Use the trace info panel to review contour count and node reduction (before → after simplification) before generating toolpaths.
| Operation | What it does |
|---|---|
| Engrave | Traces the path centreline. For shallow cuts (≤ DOC) it's a single pass; deeper engraves step down in DOC increments like every other op. No tool compensation — outline lettering for text, plus open engraving lines. |
| Clears the inside of every closed shape with concentric passes — solid, filled lettering. Counters (the holes in O, A, e) are kept. | |
| V-carve | V-carves closed shapes with a V-bit for crisp V-cut lettering. Cut depth follows the bit's included angle so the flanks meet the surface exactly on the outline; the final depth caps how deep wide areas go. |
| Profile out | Cuts outside a closed path (tool radius + finishing allowance). Multi-depth, with holding tabs. |
| Profile in | Cuts inside a closed path — pockets and opening cutouts. Multi-depth. |
| Drill | Plunge- or circle-bores circular closed features. Holes smaller than the bit are plunge-drilled oversized. Non-circular small features (squares, irregular blobs) automatically fall back to profile-in so the cutter follows the actual shape — drilling a square as a circle would gouge past the corners by ~40%. |
Cut order. Small closed features (below the hole-vs-trace threshold) are always given a drill cycle and emitted first, while the bit is freshest; outer profiles are emitted last, because once the outline is cut the part can move.
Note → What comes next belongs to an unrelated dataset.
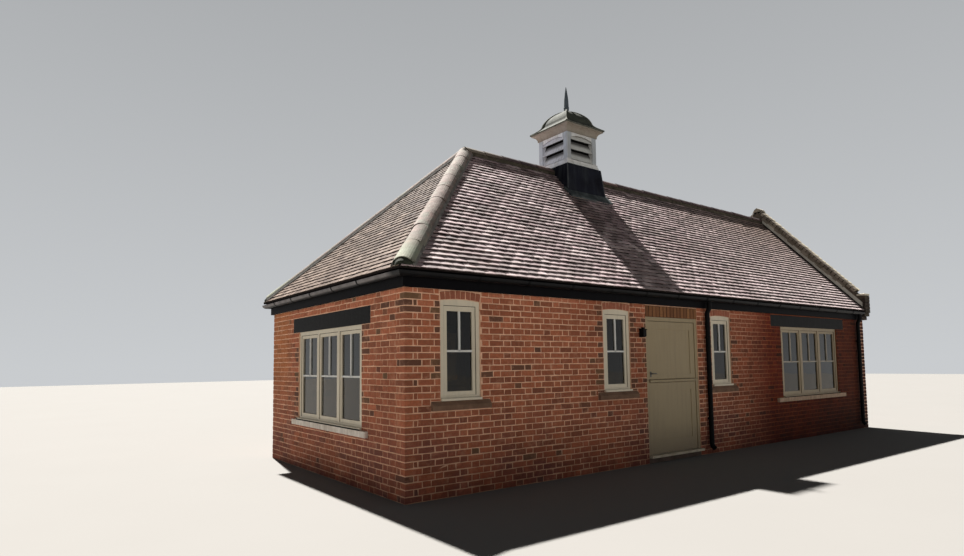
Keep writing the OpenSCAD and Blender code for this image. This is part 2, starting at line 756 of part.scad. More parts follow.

Holding tabs. On profile-out jobs, tabs leave thin material bridges so the part stays connected to the stock. Tabs are evenly spaced and the tab Z profile is applied on every depth pass — an intermediate pass can never cut straight through a tab and break the part loose before the job finishes. When the material thickness is known (selected from the library), the tab Z anchors to the material bottom so the tab thickness setting equals the actual remaining material — without that, through-cut overage would silently produce a tab thinner than requested (e.g. a 1.5 mm setting could leave only 0.85 mm).
Drill chip clearing. Multi-pass drilling retracts above the stock surface between every depth pass (and between every peck when peck mode is on), then rapids back down through the cleared hole — so chips evacuate properly even deep into a hole.
Settings live in the six right-hand tabs.
Operation — final depth (negative = below the surface), depth of cut per pass, cut feed, plunge feed, finishing allowance, tool-offset override (0 = auto: tool radius + finishing), plunge style (straight / peck / helical-ramp) and peck-retract height.
Tabs (profile-out only) — enable tabs, tabs per profile, tab thickness (material left under the bit) and tab width (the flat-top length along the perimeter).
Geometry — uniform scale, rotation (0 / 90 / 180 / 270°), origin position, custom origin X/Y, stock margin, the hole-vs-trace area threshold, a target hole diameter, and the curve tessellation tolerance.
Machine — job name, machine cutting area X/Y, safe Z, pre-stock Z, rapid feed (for runtime estimates), spindle RPM, an M0-pause toggle, the output filename pattern and an optional header-comment template.
Bit — name, cutting diameter, shank diameter, flute count, cutting length, type (upcut / downcut / compression / O-flute / V-bit), V-bit included angle and notes. Update / Save as new / Delete manage the bit library.
Material — name, thickness, recommended bit type, recommended RPM, cut and plunge feeds, recommended DOC, through-cut overage and notes. The same Update / Save as new / Delete controls manage the material library.
By default the work origin is the front-left corner of the stock, with Z = 0 on top of the material — the recommended setup, which keeps every coordinate positive. The Geometry tab can move the origin to the centre, top-left or a custom point; with the centre or top-left origin the toolpath spans negative coordinates by design, so set the machine work zero at that point. The gcode header states the origin used on every file.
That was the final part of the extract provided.